Untangling the legal mess left by Bhopal. Decision to try cases in India dims prospects for victims' claims

Major legal issues in the Bhopal gas disaster case have been cleared up by a New York judge. But for the victims in India, their chances for receiving adequate and quick compensation appear dimmer, Indian legal experts say. Last Monday, Judge John Keenan ruled that claims for hundreds of millions of dollars against Union Carbide Corporation should be heard in India and not the United States. The Indian government and private attorneys for Bhopal survivors had fought to have the case handled in US law courts in hopes of winning a larger settlement.

The ruling was widely seen as a victory for the troubled multinational company and its efforts to minimize financial damage from the accident.

Unofficially, some Indian officials let it be known that they were not unhappy, citing conditions in the decision that would make an Indian judgment enforceable.

``We're not totally displeased,'' said one Indian official well-versed in the case. ``This verdict is not unfair.''

However, disappointed Indian lawyers representing Bhopal victims say the judge's ruling could put compensation further out of reach.

The legal battle has dragged on since December 1984, when poisonous methyl isocyanate gas leaked from the Union Carbide plant in Bhopal. According to estimates, between 1,700 and 2,000 people died and about 200,000 were injured. Shifting the case to India's backlogged courts could prolong it by three to ten years, jurists here estimate. Even after a judgment, lawyers say, it could take years for the government to establish needed rehabilitation programs and disburse money to victims.

``My fear is the poor victims won't see anything,'' says one lawyer representing thousands of Bhopal residents.

Whether the Bhopal case reaches the Indian courts remains to be seen. There is speculation that Union Carbide may appeal against the conditions attached to the ruling which require the US parent firm to produce evidence requested by an Indian court and to then accept its judgement.

American lawyers, who went to India to represent individual victims, also may contest the ruling. Indians say these lawyers, who invested their time and money in the hopes of winning a hefty percentage of the settlement, raised unrealistic expectations of compensation.

Pressure is expected to mount on the Indian government to settle out of court. In March, the Indian government, as the official representative of the Bhopal victims, turned down as ``inadequate'' a $350 million settlement reached between Union Carbide and private attorneys for some Bhopal residents.

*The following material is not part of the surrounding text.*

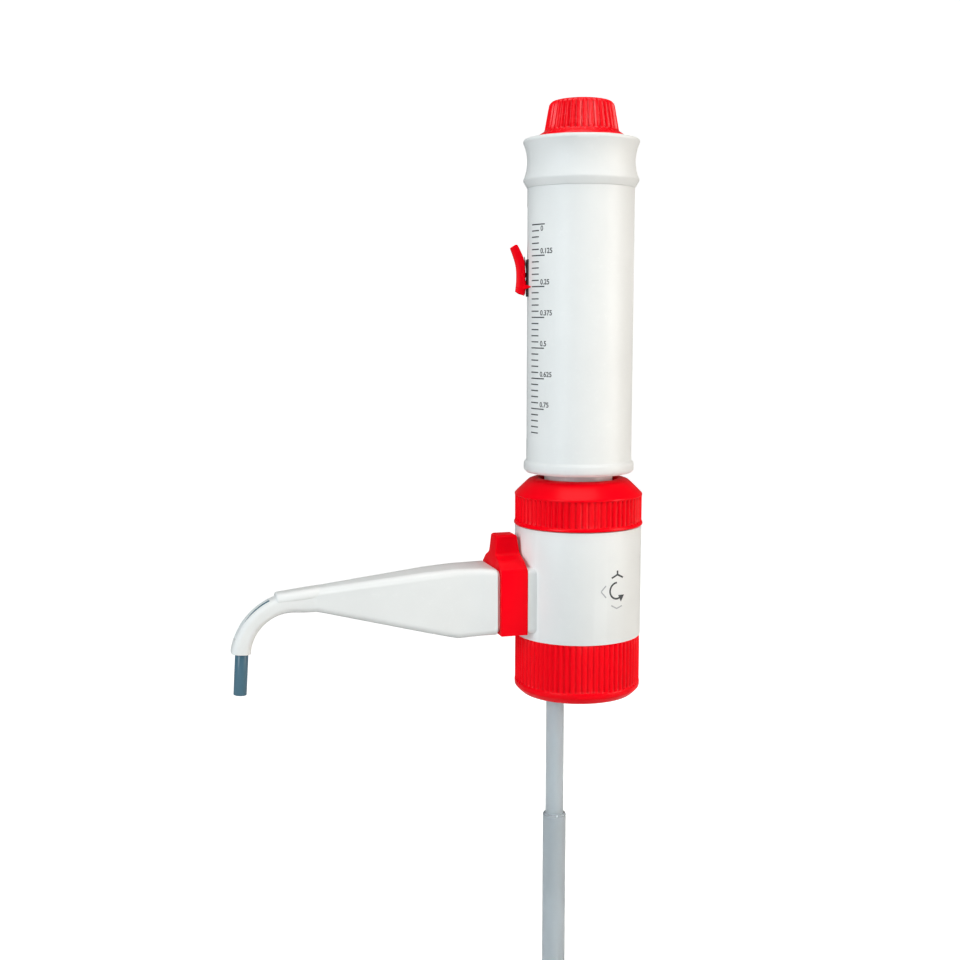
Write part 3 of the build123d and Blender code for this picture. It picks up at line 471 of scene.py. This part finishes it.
def stroke(radius, start, end, width):
    """A flat stroke between two (angle, height) places on a drum, added to the open mesh."""
    first = on_drum(radius, *start)
    last = on_drum(radius, *end)
    middle_angle = (start[0] + end[0]) / 2
    middle = on_drum(radius, middle_angle, (start[1] + end[1]) / 2)
    run = last - first
    turn = radians(middle_angle + 90)
    across = Vector((cos(turn), sin(turn), 0)).dot(run)
    tilt = atan2(run.z, across)
    bpy.ops.mesh.primitive_grid_add(
        x_subdivisions=8, y_subdivisions=2, size=1, location=(0, 0, 0),
    )
    bpy.ops.transform.resize(value=(run.length, width * mm, 1), center_override=(0, 0, 0))
    bpy.ops.transform.rotate(value=-radians(90), orient_axis="X", center_override=(0, 0, 0))
    bpy.ops.transform.rotate(value=tilt, orient_axis="Y", center_override=(0, 0, 0))
    bpy.ops.transform.rotate(value=-turn, orient_axis="Z", center_override=(0, 0, 0))
    bpy.ops.transform.translate(value=middle)


def new_mark(name):
    """Opens an empty mesh for a printed mark."""
    bpy.ops.object.select_all(action="DESELECT")
    bpy.ops.mesh.primitive_plane_add(size=1, location=(0, 0, 0))
    mark = bpy.context.object
    mark.name = name
    mark.data.name = name
    bpy.ops.object.mode_set(mode="EDIT")
    bpy.ops.mesh.select_all(action="SELECT")
    bpy.ops.mesh.delete(type="VERT")
    return mark


film_lift = 0.02
film_thickness = 0.03


def print_on(mark, ground, look, body_name):
    """Lays a flat mark on the piece that carries it, as a thin film of ink."""
    wrap = mark.modifiers.new("wrap", "SHRINKWRAP")
    wrap.target = ground
    wrap.wrap_method = "NEAREST_SURFACEPOINT"
    wrap.wrap_mode = "ABOVE_SURFACE"
    wrap.offset = film_lift * mm
    film = mark.modifiers.new("film", "SOLIDIFY")
    film.thickness = film_thickness * mm
    film.offset = 1
    bpy.ops.object.modifier_apply(modifier="wrap")
    bpy.ops.object.modifier_apply(modifier="film")
    dress(mark, look)
    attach(mark, body_name)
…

``The poor people of Bhopal are agreeable to any amount,'' says Raghunath Kapur, who has worked on the case. ``. . . the government may rethink its mistake.''

Lawyers for Bhopal residents say they would ask the Indian Supreme Court to treat claims against Union Carbide as a class action although there is no provision for that in the Indian legal system. Court officials here say Bhopal survivors are unlikely to win sizeable awards in India, where the maximum awards in negligence cases range from $60,000 to $100,000, according to lawyer S.C. Dhanda.

Lawyers for Bhopal survivors worry that, during a long court battle, Union Carbide may sell valuable assets to avert financial collapse or a takeover. ``It will be difficult for an Indian court to restrain Union Carbide in America not to sell its assets,'' Mr. Dhanda says.